AUSTRALIA dramatically extended secret police powers yesterday in a move condemned by free speech campaigners.

Its parliament passed the National Security Legislation Amendment Bill, supposedly to help counter-terrorism officers combat extremist groups.

Anyone who discloses information relating to a “special intelligence operation” can now be jailed for 10 years in what journalists’ union the Media, Entertainment and Arts Alliance called “an outrageous attack on press freedom.”

Federal secretary Christopher Warren said the Bill “criminalises legitimate journalist reporting of matters in the public interest.”

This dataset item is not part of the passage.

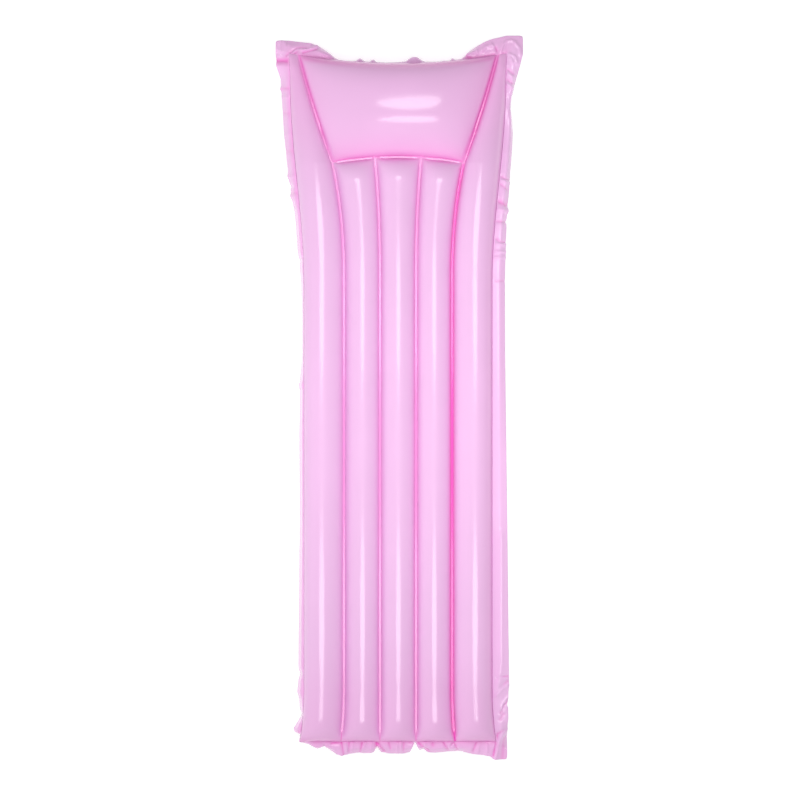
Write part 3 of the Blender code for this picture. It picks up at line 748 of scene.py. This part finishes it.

And the Communist Party of Australia’s Anna Pha said increases in the Australian Security Intelligence Operation powers were “wide open to abuse,” noting that people could now be jailed merely for telling family members they had been questioned by agents.

While the Tony Abbott government had been forced to remove a clause granting immunity to officers accused of torture after a public outcry, Ms Pha pointed out that “this amendment cannot be taken seriously as anyone reporting torture can be jailed for 10 years.

“Freedom of the press, already severely limited by the high concentration of media ownership in Australia, is in the process of being outlawed by the Abbott government,” she warned.

The only party represented in Parliament to oppose the legislation was the Green Party, whose MP Adam Bandt condemned a law which meant “our security agencies could inadvertently kill an innocent bystander and journalists would not be able to report on it.”